Students from the mainland feel particularly vulnerable because many of those at the forefront of the unrest are people with whom they share their classes: locals who have daubed the pavements of campuses with slogans and filled whole corridors with political messages. In the West, Chinese students can flaunt their nationalism with strong support from their Chinese Students and Scholars Associations and a thumbs-up from Chinese diplomats. In Hong Kong, mainland student groups keep a low profile, probably to avoid accusations by Hong Kongers that they are undermining the "high degree of autonomy" that China has promised the territory. Unlike Chinese students in the West, some of whom have demonstrated against Hong Kong’s protest movement and torn down bulletin-board messages in support of it, mainland students in Hong Kong have usually been more restrained. Some avoid speaking Mandarin in public places, fearing a hostile response.

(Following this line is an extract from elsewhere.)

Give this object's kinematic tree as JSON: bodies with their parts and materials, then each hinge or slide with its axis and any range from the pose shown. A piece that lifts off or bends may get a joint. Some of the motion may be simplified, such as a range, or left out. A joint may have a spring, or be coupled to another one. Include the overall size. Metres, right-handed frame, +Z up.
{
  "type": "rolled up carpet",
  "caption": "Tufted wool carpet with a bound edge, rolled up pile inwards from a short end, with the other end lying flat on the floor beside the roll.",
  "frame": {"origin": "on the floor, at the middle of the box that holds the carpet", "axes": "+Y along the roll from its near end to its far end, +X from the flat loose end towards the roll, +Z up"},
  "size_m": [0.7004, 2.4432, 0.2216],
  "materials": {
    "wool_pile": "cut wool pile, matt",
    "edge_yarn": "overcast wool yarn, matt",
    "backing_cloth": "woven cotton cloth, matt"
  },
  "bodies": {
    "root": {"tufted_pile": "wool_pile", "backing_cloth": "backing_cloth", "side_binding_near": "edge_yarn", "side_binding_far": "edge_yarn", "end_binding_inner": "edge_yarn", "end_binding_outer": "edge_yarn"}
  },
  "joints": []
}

The mainlanders rub shoulders with a local student body that is far more staunchly anti-Communist than domestic students tend to be on Western campuses. On October 1st, China’s national day, Mr Huang was among a few dozen mainland students who gathered to sing the Chinese anthem on the campus of the University of Hong Kong. The group was quickly surrounded by local students. Tensions escalated as the Hongkongers began yelling, in Cantonese, "Vindicate June 4th!" They were referring to the Tiananmen Square protests in 1989 which were bloodily crushed on that date.

Local students often regard their mainland counterparts as upholders of the Communist Party line. One of those who confronted Mr Huang and his group says locals sometimes ask mainlanders why they study in Hong Kong if they do not embrace freedom and democracy. "None of them ever answers," he says dismissively, asking not to be named because of his involvement in the recent protests.

It is true that few mainland students show much interest in the pro-democracy cause. Many regard politics as a sideshow to the much more pressing need of landing a good job on the mainland. But Hong Kong’s liberal culture does rub off on some of them. Julie Li (not her real name), who this year gained a master’s degree from the Chinese University of Hong Kong, describes her own political transformation since she arrived in the territory in 2018. By reading Hong Kong’s media, the 23-year-old discovered that a high-school classmate who had been arrested on the mainland for supporting a campaign for workers’ rights had not, as the mainland’s media claimed, "conspired against the country". Ms Li began paying closer attention to other human-rights abuses on the mainland and enjoying political debate with local classmates. Eventually she all but ceased to use WeChat, put off by its heavy censorship of news relating to Hong Kong’s unrest.

Now, however, Ms Li finds the violence and vandalism unbearable. She wants to leave and is looking for jobs across the border. "I think the protests have degenerated into something sinister now," she says.